Here we were referring mostly to approaches such as UCB which are based on the principle of “optimism in the face of uncertainty”. Approaches such as EI and PI are based more on probabilistic measures of improvement, which while related, are not quite the same. We will clarify this.


"Philosophical issue, better objective than EI":

We agree with the reviewer on this. We do not claim that our method is always better than EI. The optimal acquisition function is going to depend always on the characteristics of the function being optimized and on the loss function being used to evaluate performance. The reviewer also makes very good “philosophical” points that we hope to expand upon in the final draft. Briefly:

1. As the reviewer also points out it definitely is the case that both PES and EI are myopic approximations to the full-lookahead procedure.

2. Further, we could also easily modify our formulation to only seek an “epsilon-optimal” point.

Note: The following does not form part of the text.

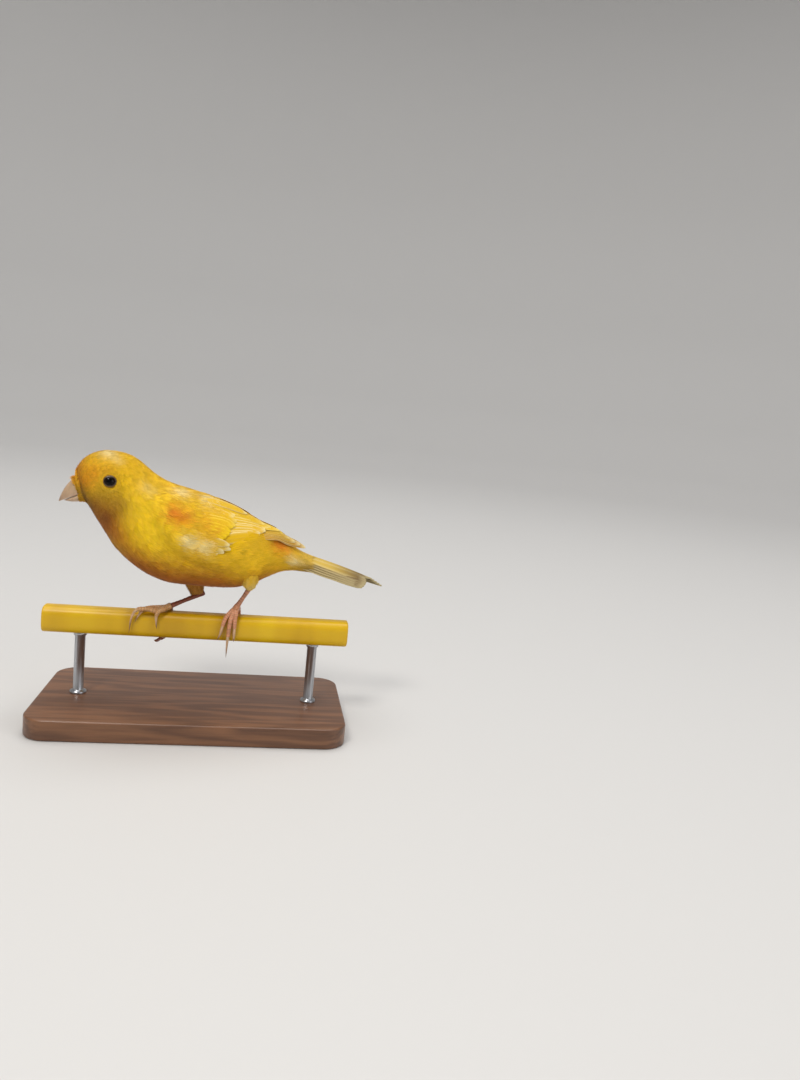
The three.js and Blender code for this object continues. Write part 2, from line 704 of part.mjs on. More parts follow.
// Tips of the tail feathers as x and distance from the middle, from the middle feather outwards
const TAIL_TIPS = {
  left: [[67.4, 1.0], [67.3, 3.3], [66.8, 4.6], [66.0, 5.8], [64.8, 7.0]],
  right: [[69.5, 0.7], [71.6, 3.2], [73.4, 4.1], [75.2, 5.0], [76.9, 5.9]],
};
const TAIL_COVERTS = [
  { count: 4, x: [37.9, 48.0], z: [26.6, 25.0], spread: [3.2, 3.9], width: 3.4, arch: 0.07 },
  { count: 3, x: [38.4, 52.0], z: [20.3, 17.2], spread: [2.4, 2.6], width: 4.0, arch: -0.05 },
];

function straightVane(root, tip, normal, outline, width) {
  const route = outline.map(([f]) => ({ middle: root.clone().lerp(tip, f), normal }));
  return vane(route, outline, width, 0, TAIL_VANE_THICKNESS);
}

function tailFeather(side, index, [tipX, tipSide]) {
  const first = index === 0;
  const level = first ? (1 - side) / 2 : index + 1;
  const rootSide = first ? 0.3 : 1.8 + 0.2 * index;
  const rise = (y) => y * Math.tan(TAIL_ROLL);
  const root = new THREE.Vector3(TAIL_ROOT_X, side * rootSide, TAIL_ROOT_Z - TAIL_ROOT_PITCH * level);
  root.z += rise(root.y);
  const tipZ = TAIL_TIP_Z + TAIL_SLOPE * (tipX - TAIL_TIP_X) - TAIL_TIP_PITCH * level;
  const tip = new THREE.Vector3(tipX, side * tipSide, tipZ + rise(side * tipSide));
  const tilt = (first ? 0 : side * Math.sin(TAIL_ROOF)) - Math.sin(TAIL_ROLL);
  const normal = new THREE.Vector3(0, tilt, 1).normalize();
  return straightVane(root, tip, normal, LONG_VANE, TAIL_FEATHER_WIDTH);
}

function makeTail() {
  const rings = [];
  const steps = 4;
  for (let i = 0; i <= steps; i += 1) {
    rings.push(bodyRing(((TAIL_STUB.length - 1) * i) / steps, 20, 0, TAIL_STUB));
  }
  const pieces = [loft(rings)];
  for (const [name, side] of [['left', -1], ['right', 1]]) {
    TAIL_TIPS[name].forEach((tip, index) => pieces.push(tailFeather(side, index, tip)));
  }
  for (const row of TAIL_COVERTS) {
    for (let i = 0; i < row.count; i += 1) {
      const f = (i / (row.count - 1)) * 2 - 1;
      const place = (end) => {
        const y = f * row.spread[end];
        return new THREE.Vector3(row.x[end], y, row.z[end] - row.arch * y * y + y * Math.tan(TAIL_ROLL));
      };
      const tilt = 2 * row.arch * f * row.spread[1] - Math.sin(TAIL_ROLL);
      const normal = new THREE.Vector3(0, tilt, 1).normalize();
      pieces.push(straightVane(place(0), place(1), normal, SHORT_VANE, row.width));
    }
  }
  return toGeometry(fuse(pieces));
}

// Perch and stand
function perchRing(x, scale) {
  const ring = [];
  const sides = 24;
  for (let k = 0; k < sides; k += 1) {
    const point = perchPoint(x, (k / sides) * 360, 0);
    const rise = (point.z - PERCH_AXIS_HEIGHT) * scale;
    ring.push(new THREE.Vector3(x, point.y * scale, PERCH_AXIS_HEIGHT + rise));
  }
  return ring;
}

function makePerch() {
  const half = PERCH_LENGTH / 2;
  const chamfer = 0.5;
  const inset = 0.92;
  return loft([
    perchRing(-half, inset),
    perchRing(-half + chamfer, 1),
    perchRing(half - chamfer, 1),
    perchRing(half, inset),
  ]);
}

function makeBase() {
  const [x, y] = [BASE_LENGTH / 2 - BASE_BEVEL, BASE_WIDTH / 2 - BASE_BEVEL];
  const r = BASE_CORNER;
  const shape = new THREE.Shape();
  shape.absarc(x - r, y - r, r, 0, Math.PI / 2);
  shape.absarc(-x + r, y - r, r, Math.PI / 2, Math.PI);
  shape.absarc(-x + r, -y + r, r, Math.PI, 1.5 * Math.PI);
  shape.absarc(x - r, -y + r, r, 1.5 * Math.PI, 2 * Math.PI);
  const geometry = new THREE.ExtrudeGeometry(shape, {
    depth: BASE_THICKNESS - 2 * BASE_BEVEL,
    bevelThickness: BASE_BEVEL,
    bevelSize: BASE_BEVEL,
    bevelSegments: 1,
    curveSegments: 5,
  });
  return mergedPositions(geometry.translate(0, 0, BASE_BEVEL));
}

function makeRod() {
  const length = PERCH_AXIS_HEIGHT - PERCH_HEIGHT / 2 - BASE_THICKNESS - 2 * GAP;
  const geometry = new THREE.CylinderGeometry(ROD_RADIUS, ROD_RADIUS, length, 20);
  return mergedPositions(geometry.rotateX(Math.PI / 2));
}

const plumage = () => material(COLOURS.plumage, 0.85);

addPiece(bird, 'head', makeHead(), plumage());
addPiece(bird, 'neck', bodyPiece(HEAD_END + CUT, NECK_END - CUT, 5, 24), plumage());
addPiece(bird, 'torso', bodyPiece(NECK_END + CUT, TORSO_END, 19, 28), plumage());
addPiece(bird, 'tail', makeTail(), material(COLOURS.paleFeather, 0.8));
addPiece(bird, 'upper_bill', makeUpperBill(), material(COLOURS.bill, 0.45));
addPiece(bird, 'lower_bill', billPiece(LOWER_BILL, false), material(COLOURS.bill, 0.45));

const torsoClear = toSolid(bodyPiece(NECK_END - 1, TORSO_END, 22, 28, GAP));
for (const [sideName, side] of [['left', -1], ['right', 1]]) {
  const leg = LEGS[sideName];
  const { centre } = eyeCentre(side);
  addPiece(bird, `eye_${sideName}`, ball(centre, EYE_RADIUS), material(COLOURS.eye, 0.08));
  const wing = toGeometry(wingPiece(side).subtract(torsoClear));
  addPiece(bird, `wing_${sideName}`, wing, material(COLOURS.paleFeather, 0.8));
  addPiece(bird, `shank_${sideName}`, makeShank(leg, torsoClear), plumage());
  addPiece(canary, `tarsus_${sideName}`, makeTarsus(leg), material(COLOURS.skin, 0.6));
  addPiece(canary, `foot_${sideName}`, makeFoot(leg), material(COLOURS.skin, 0.6));
  for (const name of Object.keys(leg.toes)) {
    addPiece(canary, `claw_${sideName}_${name}`, makeClaw(leg, name), material(COLOURS.claw, 0.5));
  }
}

addPiece(canary, 'perch', makePerch(), material(COLOURS.perch, 0.35));
addPiece(canary, 'stand_base', makeBase(), material(COLOURS.base, 0.6));
for (const [index, side] of [[1, -1], [2, 1]]) {
  const rod = addPiece(canary, `stand_rod_${index}`, makeRod(), material(COLOURS.rod, 0.3, 1));
  rod.position.set((side * ROD_SPACING) / 2, 0, (PERCH_AXIS_HEIGHT - PERCH_HEIGHT / 2 + BASE_THICKNESS) / 2);
}

export default canary;
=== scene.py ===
"""The looks of a life-size canary on its cut perch and display stand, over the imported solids.

Lengths are in millimetres. The bird's own frame has x from head to tail, y to its right side and z up
from the perch's top. The perch and the stand use the part's frame, in millimetres too, and
mesh_object() turns that into metres. A spot on the body is a place, the section number from 0 at the
bill to 23 over the tail's root, and a turn in radians from the top of the back, negative on the left.
"""
import math

import bpy
import numpy as np
from mathutils import Matrix, Vector


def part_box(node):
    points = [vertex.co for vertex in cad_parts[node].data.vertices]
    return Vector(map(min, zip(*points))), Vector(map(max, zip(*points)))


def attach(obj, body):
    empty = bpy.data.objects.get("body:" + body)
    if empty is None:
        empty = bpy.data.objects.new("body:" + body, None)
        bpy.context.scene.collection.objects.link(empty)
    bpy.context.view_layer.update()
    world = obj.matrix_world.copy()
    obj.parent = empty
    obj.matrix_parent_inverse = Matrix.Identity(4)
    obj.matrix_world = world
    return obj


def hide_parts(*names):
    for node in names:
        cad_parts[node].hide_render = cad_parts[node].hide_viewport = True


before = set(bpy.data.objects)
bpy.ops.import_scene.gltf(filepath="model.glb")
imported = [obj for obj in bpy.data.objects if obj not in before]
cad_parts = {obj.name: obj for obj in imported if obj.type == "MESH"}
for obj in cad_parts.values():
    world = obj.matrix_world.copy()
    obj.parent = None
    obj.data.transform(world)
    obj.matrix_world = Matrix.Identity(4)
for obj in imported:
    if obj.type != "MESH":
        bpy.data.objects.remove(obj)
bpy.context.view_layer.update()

MM = 0.001
SIDES = {"left": -1, "right": 1}

# Perch and stand, in the part's frame
PERCH_LENGTH = 120.0
PERCH_HEIGHT = 10.5
PERCH_DEPTH = 9.6
PERCH_ROUNDNESS = 3.2
PERCH_AXIS_HEIGHT = 38.0
PERCH_TOP = PERCH_AXIS_HEIGHT + PERCH_HEIGHT / 2
BASE_LENGTH = 120.0
BASE_WIDTH = 64.0
BASE_THICKNESS = 8.0
BASE_CORNER = 9.0
BASE_BEVEL = 0.8
ROD_RADIUS = 2.0
ROD_SPACING = 92.0
BODY_YAW = math.radians(8)

# Sections of the body: upper and lower contour point as x and z, half width, and how far the widest
# place sits below the middle. The last four carry the coat over the tail's root.
BODY_SECTIONS = [
    [-49.0, 51.3, -46.6, 42.7, 3.9, 0],
    [-48.6, 55.0, -45.0, 42.1, 6.0, 0],
    [-47.0, 58.6, -43.9, 40.6, 7.4, 0.02],
    [-44.2, 61.0, -42.7, 38.6, 8.3, 0.03],
    [-40.4, 62.5, -41.5, 36.6, 8.8, 0.05],
    [-36.4, 62.8, -40.1, 34.6, 9.1, 0.08],
    [-32.4, 62.3, -38.6, 32.3, 9.4, 0.12],
    [-28.8, 61.1, -36.8, 29.6, 10.0, 0.18],
    [-25.4, 58.9, -34.5, 26.2, 11.2, 0.24],
    [-22.2, 56.3, -31.2, 22.8, 12.8, 0.26],
    [-18.2, 53.7, -26.9, 19.2, 14.4, 0.25],
    [-13.0, 51.6, -21.2, 15.6, 15.6, 0.24],
    [-6.4, 50.0, -14.0, 12.9, 15.9, 0.26],
    [0.6, 48.2, -5.5, 12.0, 15.8, 0.27],
    [8.0, 45.4, 3.5, 11.5, 15.0, 0.25],
    [15.0, 42.0, 12.0, 11.5, 13.3, 0.2],
    [21.5, 38.8, 19.3, 13.3, 11.0, 0.13],
    [27.0, 35.6, 25.6, 16.3, 8.6, 0.06],
    [32.2, 32.2, 31.0, 18.6, 6.8, 0],
    [36.5, 28.8, 35.6, 19.2, 5.8, 0],
    [41.0, 26.6, 40.6, 19.0, 5.2, 0],
    [46.0, 24.9, 45.7, 18.4, 4.7, 0],
    [51.0, 23.2, 50.8, 17.6, 4.4, 0],
    [56.0, 21.6, 55.8, 16.8, 4.2, 0],
]
SKIN_DEPTH = 0.5
FACE_MIDDLE = np.array([-47.8, 0.0, 47.0])

# The folded wings' outer surface follows the body and leaves it over the rump
WING_RISE_TOP = 0.9
WING_RISE_SIDE = 2.8
FLANK_RISE = 2.0
WING_BIAS = 0.12
WING_REAR_SECTIONS = [
    [28.2, 37.1, 26.6, 24.0, 9.8, 0],
    [33.4, 34.7, 32.4, 24.0, 7.0, 0],
    [38.2, 32.8, 37.6, 24.5, 4.6, 0],
    [42.5, 30.6, 42.2, 25.0, 3.2, 0],
]
WING_UPPER_EDGE = [[9.95, 56], [10.4, 42], [12, 28], [14, 19], [16, 11], [17.5, 10]]
WING_LOWER_EDGE = [
    [9.95, 58], [10.5, 70], [11.6, 86], [13.5, 100],
    [14.2, 82], [15.2, 60], [16.4, 34], [17.6, 36],
]


def srgb(red, green, blue):
    """Linear colour of an 8-bit sRGB one."""
    values = np.array([red, green, blue]) / 255
    return np.where(values <= 0.04045, values / 12.92, ((values + 0.055) / 1.055) ** 2.4)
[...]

3. An advantage of PES (and other information-based approaches) over EI is that EI will only evaluate points that provide improvement, whereas PES can evaluate points that provide information about the location of the maximum without necessarily improving over the current best estimate. This may prove quite useful in more structured probabilistic models, although we leave that for future work.

"derivative of f unavailable, but this does not need to be the case":

Our method could be easily adapted to use derivative observations, as indicated by the reviewer.

“I do not know where (0.572, 0.687) is”:

We will mark this location in the figure.


"Make clear difference with respect to Entropy Search":

The objective for both PES and ES is the same. We only differ in our approximations and in that our formulation of the objective allows for integrating over the hyperparameters. We will clarify this in the final draft.

"Computational time of the different methods":

All methods are of the same order of complexity and are primarily constrained by the computation required for performing inference with the GP and integrating out the hyperparameters. We will also clarify this.